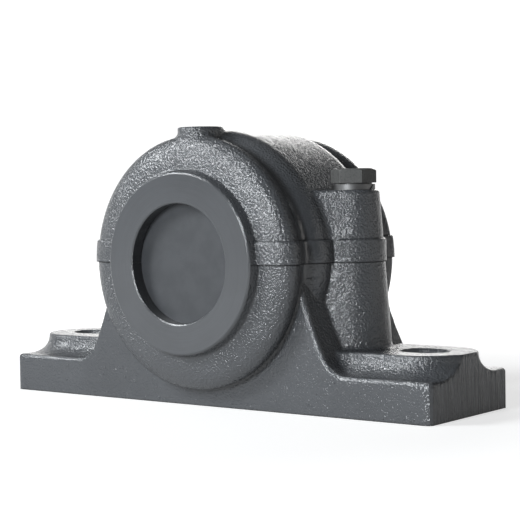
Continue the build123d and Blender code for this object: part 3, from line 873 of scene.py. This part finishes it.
class SandSpecks(GrownTree):
    """Low domes that grains of the sand mould leave on the flat sides of the casting."""

    name = "SandSpecks"
    sizes = dict.fromkeys(("Side Plane", "Density", "Smallest", "Largest"), Socket.NUMBER)
    sizes["Seed"] = Socket.WHOLE
    flatness = 0.28
    bare_rim = 2.0
    plane_gap = 0.02 * MM

    def wire(self, tree: Group) -> Link:
        """Scatter flat domes over the foot's sides, but for a rim as high as two of the largest.

        Args:
            tree: The tree.

        Returns:
            The domes' socket.
        """
        given = tree.given
        _, along, up = tree.split(tree.out("GeometryNodeInputPosition"))
        beyond = tree.math("SUBTRACT", tree.math("ABSOLUTE", along), given["Side Plane"])
        on_side = tree.less(tree.math("ABSOLUTE", beyond), self.plane_gap)
        scatter = {label: given[label] for label in ("Density", "Seed")}
        scatter |= {"Mesh": given["Geometry"], "Selection": on_side}
        method = "GeometryNodeDistributePointsOnFaces"
        points = tree.node(method, scatter, distribute_method="RANDOM").outputs
        low = tree.less(up, tree.times(given["Largest"], self.bare_rim))
        lowest = {"Geometry": points["Points"], "Selection": low}
        kept = tree.out("GeometryNodeDeleteGeometry", lowest, domain="POINT")
        dome = tree.out("GeometryNodeMeshIcoSphere", {"Radius": 1.0, "Subdivisions": 3})
        span = {2: given["Smallest"], 3: given["Largest"], "Seed": given["Seed"]}
        size = tree.node("FunctionNodeRandomValue", span, data_type="FLOAT").outputs[1]
        flat = {"X": size, "Y": size, "Z": tree.times(size, self.flatness)}
        placed = {"Points": kept, "Instance": dome, "Rotation": points["Rotation"]}
        placed["Scale"] = tree.out("ShaderNodeCombineXYZ", flat)
        domes = tree.out("GeometryNodeInstanceOnPoints", placed)
        real = tree.out("GeometryNodeRealizeInstances", {0: domes})
        return tree.out("GeometryNodeSetShadeSmooth", {"Geometry": real})


class ThreadRidge(GrownTree):
    """A screw thread's ridge, wound round a shank that stands along Z."""

    name = "ThreadRidge"
    sizes = dict.fromkeys(("Radius", "Pitch", "Length", "Depth"), Socket.NUMBER)
    sizes["Start"] = Socket.VECTOR
    steps = 32
    corners = 4

    def wire(self, tree: Group) -> Link:
        """Wind a diamond-shaped ridge up a helix, with its inner half sunk in the shank.

        Args:
            tree: The tree.

        Returns:
            The ridge's socket.
        """
        given = tree.given
        turns = {
            "Resolution": self.steps,
            "Rotations": tree.math("DIVIDE", given["Length"], given["Pitch"]),
            "Start Radius": given["Radius"],
            "End Radius": given["Radius"],
            "Height": given["Length"],
        }
        helix = tree.out("GeometryNodeCurveSpiral", turns)
        level = tree.out("GeometryNodeSetCurveNormal", {0: helix}, mode="Z_UP")
        diamond = {"Resolution": self.corners, "Radius": given["Depth"]}
        ridge = tree.out("GeometryNodeCurvePrimitiveCircle", diamond, mode="RADIUS")
        sweep = {"Curve": level, "Profile Curve": ridge, "Fill Caps": True}
        wound = tree.out("GeometryNodeCurveToMesh", sweep)
        place = {"Geometry": wound, "Translation": given["Start"]}
        placed = tree.out("GeometryNodeTransform", place)
        return tree.out("GeometryNodeRealizeInstances", {0: placed})


# ---- sub-assemblies
@dataclass(frozen=True)
class Thread:
    """Sizes of a screw thread's ridge: its middle line's radius, its rise, length and depth."""

    radius: float
    pitch: float
    length: float
    depth: float


@dataclass
class Assembly:
    """A group of CAD pieces that are dressed together, with what every group needs."""

    effects: Effects
    skin: SkinTree

    def dress(self, material: Material, *nodes: str) -> None:
        """Weld and smooth CAD nodes and give them one finish.

        Args:
            material: The finish.
            nodes: The nodes' names.
        """
        for node in nodes:
            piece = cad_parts[node]
            piece.data.materials.clear()
            piece.data.materials.append(material)
            self.skin.apply_to(piece)
            LOG.info("dressed %s in %s", node, material.name)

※

Return, word for word, each line from the line that contains "piece = cad_parts[node]" to the end of the listing above; include both end lines and nothing else.

            piece = cad_parts[node]
            piece.data.materials.clear()
            piece.data.materials.append(material)
            self.skin.apply_to(piece)
            LOG.info("dressed %s in %s", node, material.name)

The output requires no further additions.